Merge segments if their quantiles are within a range of each other. Intended for internal use only; made public for external QA.

Args:

vlist (list): List of value vectors. segments (list | numpy.ndarray | pandas.Series): Segment label vector. ip_func (Callable, optional): Function used to determine whether test

and reference values are similar. Defaults to in_percentiles().

get_ref_fun (Callable, optional): A function that extracts a list of

reference values. Defaults to get_ref_updown().

small_no_per_seg (int, optional): Vectors with a smaller length than

this value is considered a “small” vector; small vectors are treated differently because smaller segments can contain more sporadic values. Defaults to 50.

keep_skipped (str, optional): Indicates whether to keep all, some, or no

skipped segments i.e. ‘all’, ‘some’, ‘none’. Defaults to ‘all’.

Returns:

numpy.ndarray: an updated version of segments after merging segments.

metaclean3.segments.refine_reference_segment(vlist: list, segments: list | numpy.ndarray, rl: int | None = None, sorted_index: numpy.ndarray | None = None, ip_func: collections.abc.Callable = in_percentiles, small_no_per_seg: int = 50, overlap_no: int = 0, split_by_segment: bool = True, multi_refine: bool = True)

Check if there are sporadic segments within the reference segments that should be merged with the reference segment. Intended for internal use only; made public for external QA.

Args:

vlist (list): List of value vectors. segments (list | numpy.ndarray | pandas.Series): Segment label vector. rl (int | None, optional): Reference segment label; if set to None,

sets the reference segment as the largest segment. Defaults to None.

sorted_index (numpy.ndarray | None, optional): Indices sorted based on

segment quantiles; see utils.order_value_bins(). Defaults to None.

ip_func (Callable, optional): Function used to determine whether test

and reference values are similar. Defaults to in_percentiles().

small_no_per_seg (int, optional): Vectors with a smaller length than

this value is considered a “small” vector; small vectors are treated differently because smaller segments can contain more sporadic values. Defaults to 50.

overlap_no (int, optional): Numer of values allowed to overlap.

Defaults to 0.

split_by_segment (bool, optional): If there are multiple segments

in between the reference segment, choose whether to test them separately. Defaults to True.

multi_refine (bool, optional): Optional, if set to True, function will

refine repeatedly. Defaults to True.

Returns:

numpy.ndarray: an updated version of segments after merging segments.

metaclean3.segments.refine_reference_segment_inbetween(segments: list | numpy.ndarray, rl: int | None = None, small_no_per_seg: int = 50)

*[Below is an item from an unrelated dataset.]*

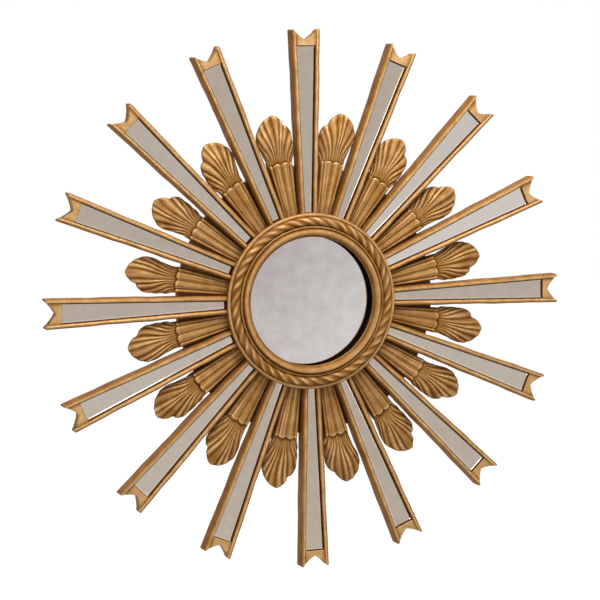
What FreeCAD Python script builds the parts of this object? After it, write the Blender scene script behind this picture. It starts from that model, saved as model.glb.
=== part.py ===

Same as refine_reference_segment() but intended for when there are sporadic parts of the reference segment between other segments. Intended for internal use only; made public for external QA.

Args:

segments (list | numpy.ndarray | pandas.Series): Segment label vector. rl (int | None, optional): Reference segment label; if set to None,

sets the reference segment as the largest segment. Defaults to None.

small_no_per_seg (int, optional): Vectors with a smaller length than

this value is considered a “small” vector; small vectors are treated differently because smaller segments can contain more sporadic values. Defaults to 50.

Returns:

numpy.ndarray: an updated version of segments after merging segments.

metaclean3.segments.remove_reference_ends(values: list | numpy.ndarray | pandas.Series, segments: list | numpy.ndarray | pandas.Series, rl: int | None = None, ip_func: collections.abc.Callable = in_percentiles, small_no_per_seg: int = 50)

Check ends of the reference segment to see if there are any sporacidity. Merge ends if applicable. Intended for internal use only; made public for external QA.

Args:

values (list | numpy.ndarray | pandas.Series): Vector of values. segments (list | numpy.ndarray | pandas.Series): Segment label vector. rl (int | None, optional): Reference segment label; if set to None,

sets the reference segment as the largest segment. Defaults to None.

ip_func (Callable, optional): Function used to determine whether test

and reference values are similar. Defaults to in_percentiles().

small_no_per_seg (int, optional): Vectors with a smaller length than

this value is considered a “small” vector; small vectors are treated differently because smaller segments can contain more sporadic values. Defaults to 50.

Returns:

numpy.ndarray: an updated version of segments after merging segments.